Herd Immunity and a Vaccination Game: An Experimental Study
Globally, infectious diseases are responsible for one-quarter of all deaths each year; even when infections do not kill, they reduce the quality of life of the hundreds of millions of people affected. Recent outbreaks, such as SARS in 2003, Ebola in 2014, MERS in 2015 and currently COVID-19, have forced citizens around the world to confront and reconsider the high social and economic costs of epidemic control. The problem of epidemic control is of fundamental economic importance because disease and infection are irrefutably associated with uncertainty and externalities, which have long been central concepts in economics. According to a WHO report in 2015, behavioral changes at the community level are key to the prevention and elimination of epidemics, especially in low- and middle-income countries. Understanding people’s choices for epidemic control thus has significant policy implications.

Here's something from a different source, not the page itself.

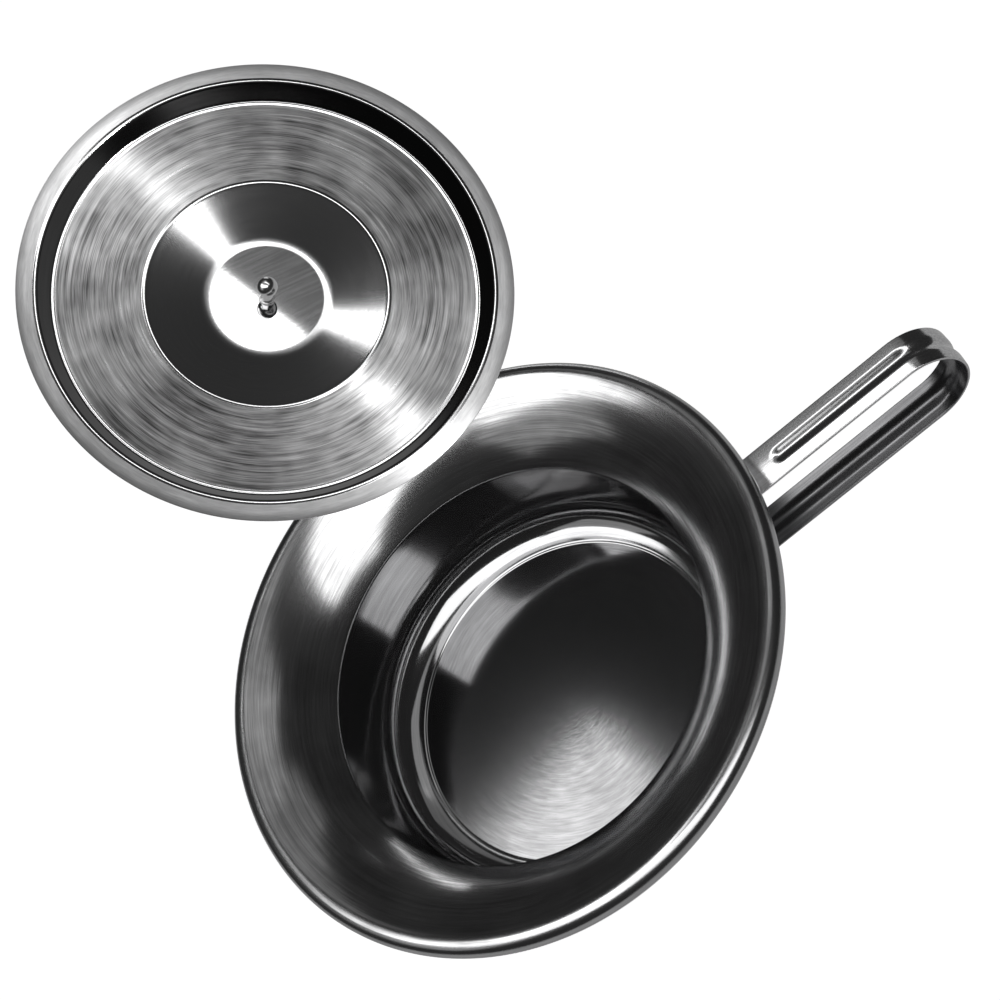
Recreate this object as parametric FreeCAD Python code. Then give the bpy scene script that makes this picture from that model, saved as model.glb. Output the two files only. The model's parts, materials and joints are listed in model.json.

Would the affected communities voluntarily obtain herd immunity if a cure for COVID-19 was available? This paper experimentally investigates people’s vaccination choices in the context of a nonlinear public good game. A “vaccination game” is defined in which costly commitments (vaccination) are required of a fraction of the population to reach the critical level needed for herd immunity, without which defectors are punished by the natural contagion of epidemics. Our experimental implementation of a vaccination game in a controlled laboratory setting reveals that endogenous epidemic punishment is a credible threat, resulting in voluntary vaccination to obtain herd immunity, for which the orthodox principle of positive externalities fails to account. The concave nature of the infection probability plays a key role in facilitating the elimination of an epidemic.